Exercise details:
Repeat only the lines from the line containing "Write part 4" through the line containing "an even bend.", both included, exactly as they stand.

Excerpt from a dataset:
──────────────────────────────
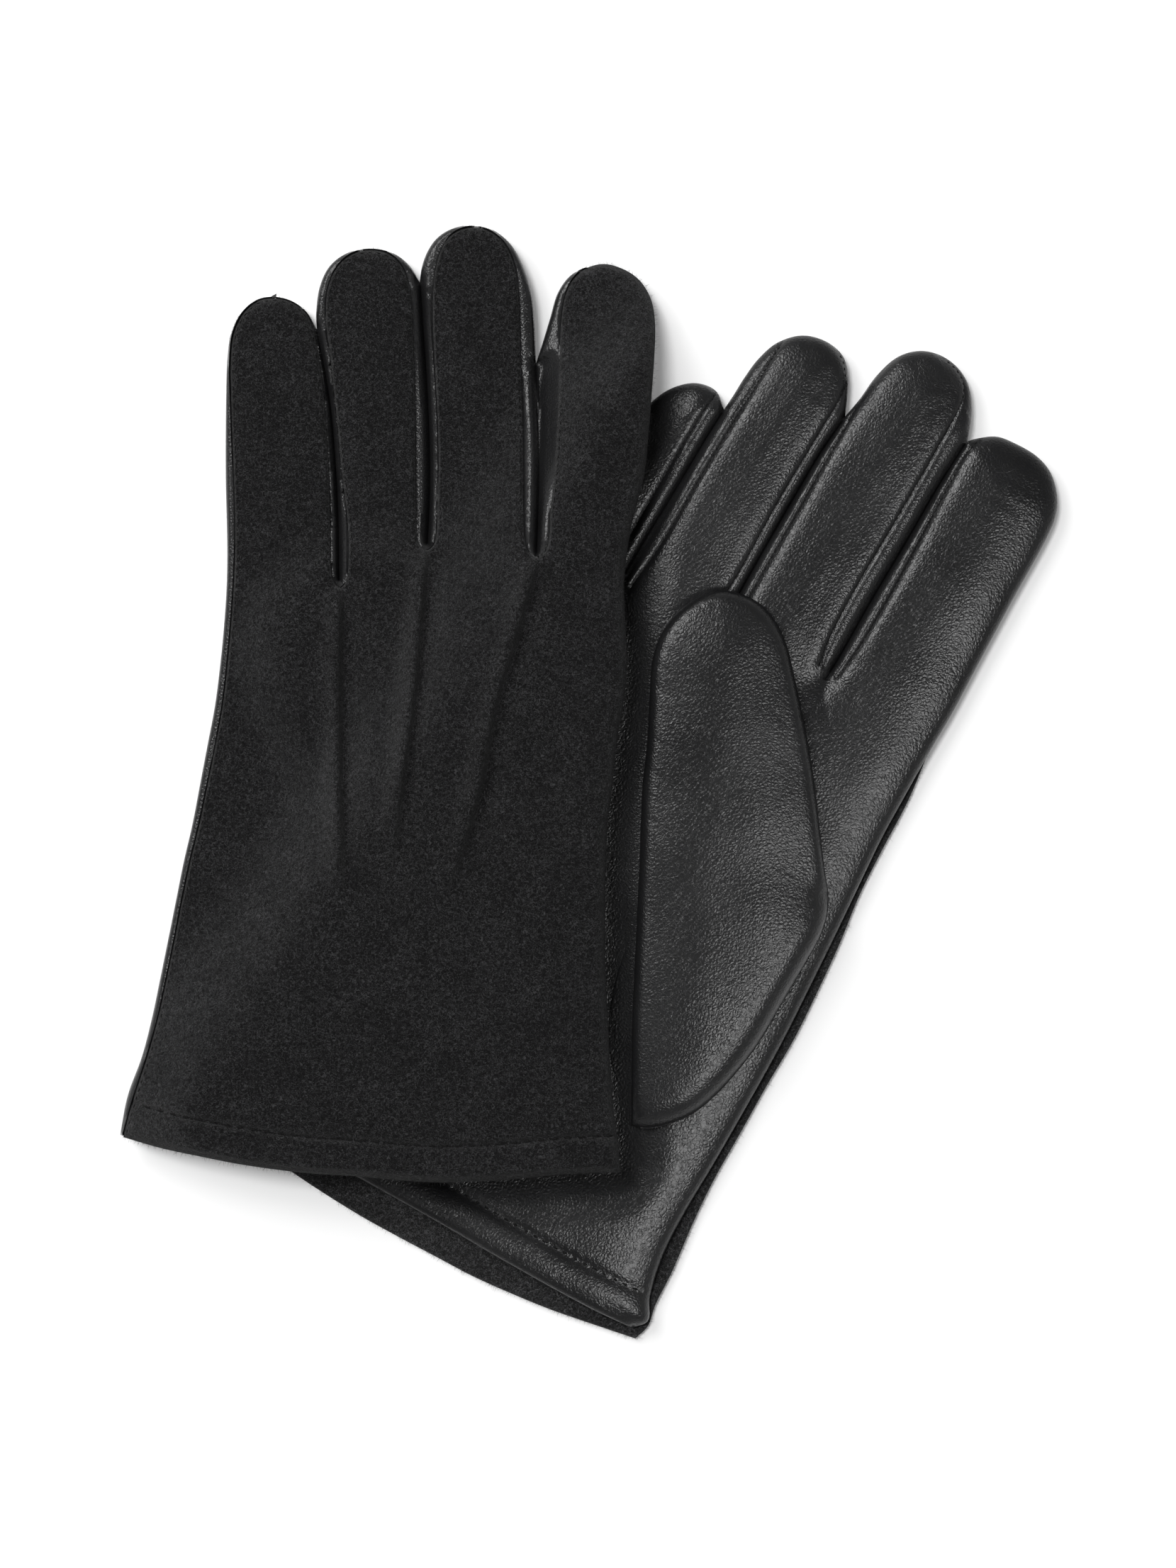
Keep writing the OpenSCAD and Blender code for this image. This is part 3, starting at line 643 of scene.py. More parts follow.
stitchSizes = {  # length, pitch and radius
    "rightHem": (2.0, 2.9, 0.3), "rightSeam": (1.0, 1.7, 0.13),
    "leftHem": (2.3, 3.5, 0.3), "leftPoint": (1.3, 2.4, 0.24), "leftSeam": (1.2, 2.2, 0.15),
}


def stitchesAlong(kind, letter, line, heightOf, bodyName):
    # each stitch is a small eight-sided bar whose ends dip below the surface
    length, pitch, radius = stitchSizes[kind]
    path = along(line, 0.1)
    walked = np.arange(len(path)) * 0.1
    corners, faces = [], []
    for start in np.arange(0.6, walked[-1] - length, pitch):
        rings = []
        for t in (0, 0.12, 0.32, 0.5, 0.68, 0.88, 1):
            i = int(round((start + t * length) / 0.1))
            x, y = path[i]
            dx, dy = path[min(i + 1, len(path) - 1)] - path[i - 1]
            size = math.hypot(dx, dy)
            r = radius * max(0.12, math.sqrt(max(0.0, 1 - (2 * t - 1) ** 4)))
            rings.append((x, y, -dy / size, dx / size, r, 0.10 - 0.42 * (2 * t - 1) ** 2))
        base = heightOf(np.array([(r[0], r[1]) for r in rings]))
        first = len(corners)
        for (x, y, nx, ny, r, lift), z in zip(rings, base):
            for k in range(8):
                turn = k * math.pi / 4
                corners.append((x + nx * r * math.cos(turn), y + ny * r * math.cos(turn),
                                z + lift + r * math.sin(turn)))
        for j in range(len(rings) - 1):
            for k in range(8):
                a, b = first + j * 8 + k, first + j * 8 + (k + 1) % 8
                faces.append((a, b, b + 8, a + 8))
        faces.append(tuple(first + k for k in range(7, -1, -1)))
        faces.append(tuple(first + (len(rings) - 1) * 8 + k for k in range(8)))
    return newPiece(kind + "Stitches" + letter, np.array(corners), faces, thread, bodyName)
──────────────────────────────
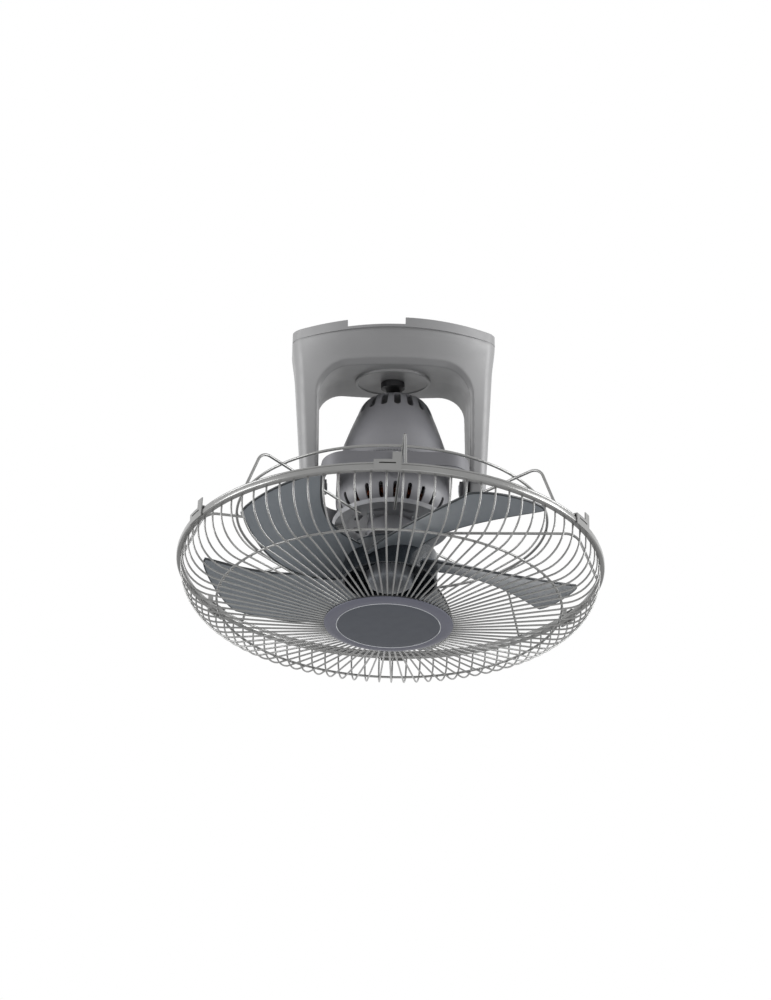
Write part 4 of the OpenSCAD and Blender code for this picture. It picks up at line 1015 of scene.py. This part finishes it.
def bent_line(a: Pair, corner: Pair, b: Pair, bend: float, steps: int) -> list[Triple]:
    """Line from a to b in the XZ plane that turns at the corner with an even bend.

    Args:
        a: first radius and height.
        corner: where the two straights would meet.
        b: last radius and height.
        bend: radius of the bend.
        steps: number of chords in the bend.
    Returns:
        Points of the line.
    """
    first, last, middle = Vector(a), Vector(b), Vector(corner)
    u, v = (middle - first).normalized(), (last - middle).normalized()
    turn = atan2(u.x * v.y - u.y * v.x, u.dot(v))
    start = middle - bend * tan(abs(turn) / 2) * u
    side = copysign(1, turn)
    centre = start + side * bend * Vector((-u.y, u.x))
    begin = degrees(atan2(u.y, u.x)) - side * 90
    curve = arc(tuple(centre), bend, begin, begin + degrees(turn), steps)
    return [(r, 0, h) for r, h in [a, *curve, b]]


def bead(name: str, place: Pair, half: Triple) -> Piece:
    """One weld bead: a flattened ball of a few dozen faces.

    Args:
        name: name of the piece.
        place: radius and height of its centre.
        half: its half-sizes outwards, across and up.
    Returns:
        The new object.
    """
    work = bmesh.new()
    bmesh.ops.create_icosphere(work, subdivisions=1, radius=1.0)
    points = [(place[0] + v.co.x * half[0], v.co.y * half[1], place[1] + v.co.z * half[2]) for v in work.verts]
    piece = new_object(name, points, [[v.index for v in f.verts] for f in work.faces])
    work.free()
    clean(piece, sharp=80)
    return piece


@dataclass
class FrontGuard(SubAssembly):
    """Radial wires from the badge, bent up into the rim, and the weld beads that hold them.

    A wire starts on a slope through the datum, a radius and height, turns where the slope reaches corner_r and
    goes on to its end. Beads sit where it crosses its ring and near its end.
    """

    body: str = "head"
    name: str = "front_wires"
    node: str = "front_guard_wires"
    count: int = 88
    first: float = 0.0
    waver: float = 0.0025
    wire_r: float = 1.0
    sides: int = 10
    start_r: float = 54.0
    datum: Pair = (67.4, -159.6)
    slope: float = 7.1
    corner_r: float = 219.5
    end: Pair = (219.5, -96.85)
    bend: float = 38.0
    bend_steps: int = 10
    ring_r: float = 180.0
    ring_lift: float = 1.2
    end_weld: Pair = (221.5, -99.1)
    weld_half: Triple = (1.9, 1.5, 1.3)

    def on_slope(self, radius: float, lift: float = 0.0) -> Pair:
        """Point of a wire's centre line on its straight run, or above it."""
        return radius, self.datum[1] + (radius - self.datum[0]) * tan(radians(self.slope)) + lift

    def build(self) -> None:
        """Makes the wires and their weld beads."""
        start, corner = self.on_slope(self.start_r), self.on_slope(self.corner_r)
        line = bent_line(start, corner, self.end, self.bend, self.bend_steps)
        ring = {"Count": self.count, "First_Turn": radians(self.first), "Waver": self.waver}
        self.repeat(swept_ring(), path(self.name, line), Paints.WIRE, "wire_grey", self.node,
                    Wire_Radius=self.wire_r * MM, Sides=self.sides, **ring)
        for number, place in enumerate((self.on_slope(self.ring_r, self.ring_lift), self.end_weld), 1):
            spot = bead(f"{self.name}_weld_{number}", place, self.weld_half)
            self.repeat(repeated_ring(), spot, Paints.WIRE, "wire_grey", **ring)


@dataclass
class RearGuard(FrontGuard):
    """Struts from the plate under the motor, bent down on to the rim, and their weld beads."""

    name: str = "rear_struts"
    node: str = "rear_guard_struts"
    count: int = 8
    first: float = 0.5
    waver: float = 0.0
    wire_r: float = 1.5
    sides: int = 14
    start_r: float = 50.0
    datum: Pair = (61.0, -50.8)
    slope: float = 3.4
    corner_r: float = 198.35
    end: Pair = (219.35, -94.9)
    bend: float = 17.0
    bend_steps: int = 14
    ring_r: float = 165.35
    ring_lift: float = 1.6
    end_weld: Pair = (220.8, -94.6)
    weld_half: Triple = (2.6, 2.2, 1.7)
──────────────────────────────
Written response:
Write part 4 of the OpenSCAD and Blender code for this picture. It picks up at line 1015 of scene.py. This part finishes it.
def bent_line(a: Pair, corner: Pair, b: Pair, bend: float, steps: int) -> list[Triple]:
    """Line from a to b in the XZ plane that turns at the corner with an even bend.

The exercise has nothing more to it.